Bajnai and the ruling MSZP are determined to continue on this course, and step up the attacks, since the financial crisis is creating ever deeper holes in the budget, worsening the situation of the Hungarian economy.
“After the measures taken by the government in its first 75 days in office have already broken several taboos, we now face several key decisions in the next six to nine months,” Bajnai said in an interview with the HVG business magazine. “Costs in local and national budgets, and in the area of public transport, must be cut in the region of 100 billion forints [€370 million].” The pressure to push through these measures comes from the Western European elite. The European Union and the employers are demanding further austerity measures at the cost of working people.
Since the wave of privatisations in the 1990s, German and Austrian businesses have been the biggest investors in the Hungarian market; investing some €7.7 billion in the country. The economic crisis has resulted in a drying up of such investment. According to the Hungarian Investment and Trade Promotion Agency, in 2009 there was no direct investment at all from Austria. In 2008, some €900 million had come from Hungary’s western neighbours, making up nearly a quarter of all direct investment.
The country’s financial sector is also closely integrated internationally. German and Austrian banks are amongst the largest financial institutions in the country. One of the core problems facing the finance sector is the devaluation of the forint, which is plunging those with loans denominated in foreign currencies into spiralling debt.

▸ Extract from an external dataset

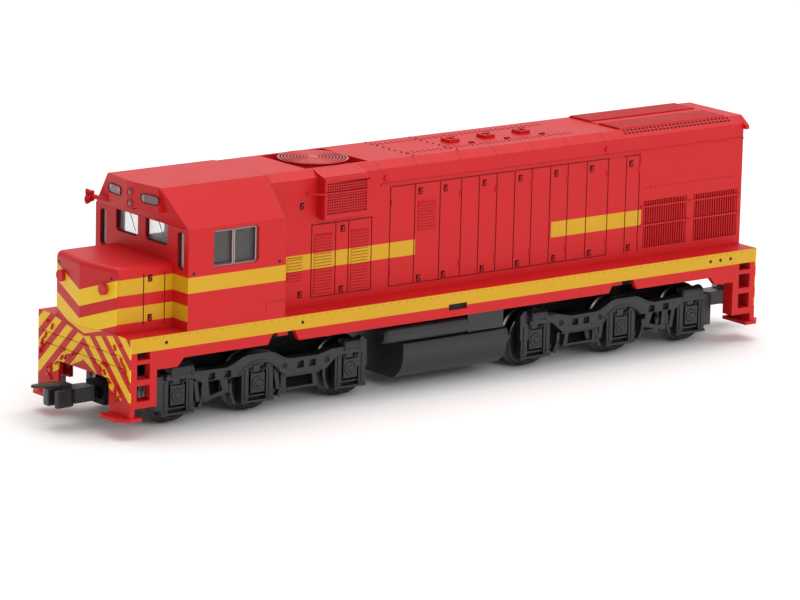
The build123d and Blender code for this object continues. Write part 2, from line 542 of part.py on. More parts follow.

In the meantime, the cost of such loans has risen by 20 percent. According to the Hungarian banking oversight body, some 20,000 debtors have sought help up to the present, either negotiating the re-denomination of their loans into forints or agreeing a deferment.
The American Chamber of Commerce in Hungary is also calling on the government to take further steps to raise the country’s competivity. The first measures contained “many positive things,” but much more is necessary, the US business group said in a statement.